Curing blindness: Vision quest

Cori Lok in Nature:

Blindness2

Visual impairment affects some 285 million people worldwide, about 39 million of whom are considered blind, according to a 2010 estimate from the World Health Organization. Roughly 80% of visual impairment is preventable or curable, including operable conditions such as cataracts that account for much of the blindness in the developing world. But retinal-degeneration disorders — including age-related macular degeneration, the leading cause of blindness in the developed world — have no cure.In the past seven years, there has been mounting hope and excitement about the prospect of slowing or even reversing vision loss from retinal disorders.
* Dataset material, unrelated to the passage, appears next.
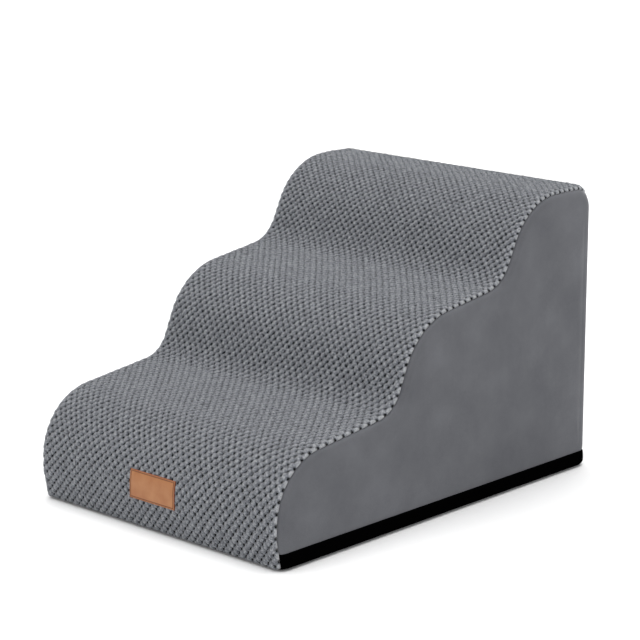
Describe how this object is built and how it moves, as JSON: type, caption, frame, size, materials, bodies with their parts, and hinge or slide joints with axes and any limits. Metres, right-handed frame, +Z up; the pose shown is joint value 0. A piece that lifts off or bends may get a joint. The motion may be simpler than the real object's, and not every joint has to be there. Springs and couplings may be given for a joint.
{
  "type": "pet stairs",
  "caption": "Stepped foam pet stairs with a wavy profile, in a zip-off fabric cover with a knitted tread panel, smooth sides, a dark band and a non-slip base.",
  "frame": {"origin": "on the floor, under the middle of the whole object's box", "axes": "+Z up; the stairs climb along +Y, so the front faces -Y and the back +Y; the width runs along X"},
  "size_m": [0.4, 0.5705, 0.362],
  "materials": {
    "knit_fabric": "matte",
    "side_fabric": "matte",
    "base_fabric": "matte",
    "liner_fabric": "matte",
    "firm_foam": "matte",
    "soft_foam": "matte",
    "label_leather": "satin",
    "label_thread": "satin",
    "zip_tape": "matte",
    "zip_coil": "satin",
    "zip_thread": "satin",
    "zip_metal": "satin"
  },
  "bodies": {
    "stairs": {"foam_core": "firm_foam", "comfort_layer": "soft_foam", "inner_liner": "liner_fabric", "tread_panel": "knit_fabric", "side_panel_left": "side_fabric", "side_panel_right": "side_fabric", "back_panel": "side_fabric", "base_band": "base_fabric", "base_panel": "base_fabric", "label_patch": "label_leather", "label_stitching": "label_thread", "zip_tape_upper": "zip_tape", "zip_tape_lower": "zip_tape", "zip_coil_upper": "zip_coil", "zip_coil_lower": "zip_coil", "zip_top_stops": "zip_metal", "zip_bottom_stop": "zip_metal", "zip_stitching": "zip_thread"},
    "slider": {"zip_slider": "zip_metal"},
    "pull": {"zip_pull": "zip_metal"}
  },
  "joints": [
    {"name": "zip_slide", "type": "slide", "parent": "stairs", "child": "slider", "axis": [-1, 0, 0], "range_m": [0, 0.312]},
    {"name": "pull_hinge", "type": "hinge", "parent": "slider", "child": "pull", "pos_m": [0.156, 0.28215, 0.027], "axis": [0, 0, -1], "range_deg": [0, 180]}
  ]
}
Clinical trials testing gene therapy, cell transplants and retinal prostheses are under way, and many studies — including the trial1, 2 involving Morehouse and Haas — are producing promising results. Biotechnology firms are taking up the challenge, and several have formed to take treatments through clinical testing. But most of the successes so far have been in treating rare congenital disorders, and it is still unclear how many people will ultimately benefit and to what extent vision can be preserved or restored. “There's a growing appreciation of the complexity of the clinical problem,” says Thomas Reh, a neurobiologist working on cell transplants for the eye at the University of Washington in Seattle. It may seem vulnerable and complex, but the eye has features that make it a good testing ground for experimental treatments. Unlike internal organs, surgeons can easily operate on it and peer inside to track how well a therapy is doing. It is also walled off from many damaging inflammatory responses that might derail a cell-transplant or a gene therapy. So the eye is “a good way to dip the toes in the water”, says Stephen Rose, chief research officer at the Foundation Fighting Blindness in Columbia, Maryland, which funds research and consults with drug firms.